После признания Дутовым Колчака сибирская пресса на все лады расхваливала оренбургского атамана, часто выдавая желаемое за действительное. Впрочем, эти едва ли не «житийные» очерки не только вызывают улыбку критически настроенного читателя, но и содержат некоторые достоверные суждения о личности Дутова. Так, одна из газет сообщала, что Дутов – «боевой офицер, георгиевский кавалер 1364 , средних лет, человек твердой воли, далекий от карьеризма, демократ по убеждениям. Отличительным свойством его характера является независимость. На этой почве чехословацкое командование при всех его стараниях не могло привлечь его к тесному сотрудничеству на Поволжском фронте. Атаман остался во главе самостоятельного отряда из казаков и добровольцев, в числе которых много молодых офицеров. Но свои боевые задачи он согласовал с общими задачами борьбы против красной армии и немало помог делу, отблагодарив этим способом чехословаков за помощь, оказанную ими, в свою очередь, Дутову в начале лета… Атаман, по его собственным словам, не задается слишком широкими задачами, считая ближайшей своей целью охрану Оренбургского края от разлагающего большевистского влияния. Поэтому он и держится особняком не только от чехословаков, но и от сибирского правительства, а также от бывшего самарского. Зато Дутов все время находится в тесном контакте с уральскими казаками… В качестве вождя войск Дутов представляет крупную величину. Он решителен, когда нужно, и очень осторожен в остальное время… В отряде Дутова суровая дисциплина. Все отлично одеты, носят старую форму с погонами и кокардами, прекрасно питаются, хорошо вооружены, ладят с населением, всегда трезвы 1365 (чему способствует преобладание среди казаков староверов 1366), вообще представляют образцовое войско. От Челябинска до Миасса и Троицка дутовцы охраняют железные дороги…» 1367 .
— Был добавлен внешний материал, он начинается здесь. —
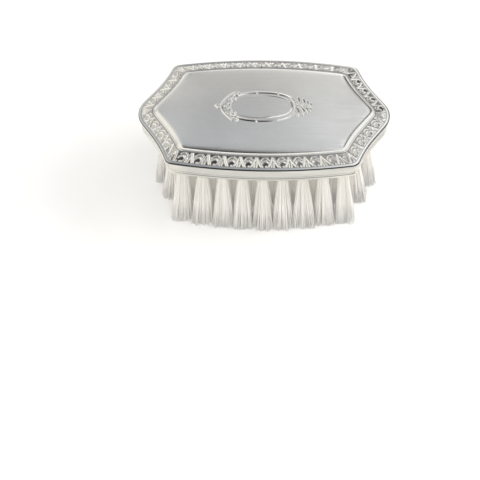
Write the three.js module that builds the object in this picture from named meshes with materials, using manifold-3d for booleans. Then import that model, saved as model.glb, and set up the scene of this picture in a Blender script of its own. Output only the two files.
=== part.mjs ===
// A handle-less vanity hairbrush that stands on its bristles: a die-struck silver back with an
// ornamental border, a plain silver side band, a bristle block, the wires that draw the tufts
// into it, and five staggered rows of soft white tufts.
//
// Millimetres. +X runs along the brush, +Z is up through the back, and the origin is on the
// surface the brush stands on, under its centre. Left and right, front and back are mirror images.

import * as THREE from 'three';
import { mergeVertices } from 'three/addons/utils/BufferGeometryUtils.js';
import Module from 'manifold-3d';

const wasm = await Module();
wasm.setup();

// --- driving dimensions -------------------------------------------------------------------
const LENGTH = 90;             // from one rounded end to the other
const WIDTH = 53.2;            // across the middle of the two long bowed sides
const RIM_Z = 35.7;            // the rim's upper edge above the surface it stands on
const GAP = 0.3;               // fitting gap between neighbouring pieces

// Outline of the rim: a round end, a short straight, a hollow and a long bowed side, four times.
const END_RADIUS = 9.5;        // round end
const END_TURN = THREE.MathUtils.degToRad(34);   // how far the round end turns to each side
const STRAIGHT = 7;            // flat stretch between the round end and the hollow
const HOLLOW_RADIUS = 46;      // hollow sweep from the flat stretch up to the corner
const SIDE_RADIUS = 185;       // long bowed side
const CORNER_EASE = 1.6;       // how much of each corner is rounded off, measured along its edges

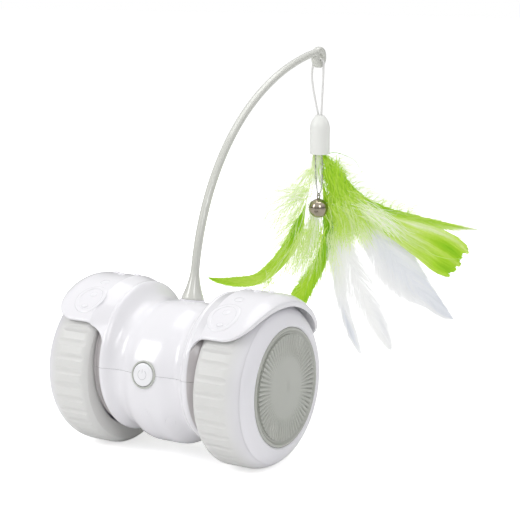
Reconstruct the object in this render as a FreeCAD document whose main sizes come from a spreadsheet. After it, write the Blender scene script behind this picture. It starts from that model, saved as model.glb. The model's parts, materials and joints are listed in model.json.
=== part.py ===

…Осенью 1918 г. «в потрепанном легком костюмчике, гол как сокол, багажа никакого, кажется вплоть до зубной щетки» 1368 пробирался на грузовом пароходе «Моряк» из Одессы через Северный Кавказ к старшему брату в Оренбург есаул Николай Ильич Дутов – участник Первой мировой войны. Как свидетельствовал очевидец, Н.И. Дутов «много повидал и испытал, человек не глуп… Вид у него самый несчастный…» 1369 . И далее – «брадобрею работы всегда достаточно. Один Дутов берет не меньше 20 минут своим бритьем. Борода у Дутова растет обильно и быстро, и щетина такая твердая, что бритва звенит и лишь с громадным трудом делает свое дело. Бритье это, повторяющееся изо дня в день, привлекает обычно всех спутников и является тем поворотным моментом, когда дурное утреннее настроение сменяется хорошим вечерним» 1370 . Брат Дутова отличался веселым нравом. По свидетельству очевидца, он оказался «необычайно интересным спутником… мастером на экспромты и сыпящим ими вовсю… Перебрал он буквально всех, а про себя самого он пропел так:


Из Одессы шел «Моряк»,
Плавал по Дунаю,
И застрял на нем Казак,
Для чего – не знаю» 1371 .

Удалась или нет его миссия – неизвестно. Достоверно лишь, что в ноябре 1918 г. он добрался до Новороссийска, а далее, вероятно, отправился в Екатеринодар.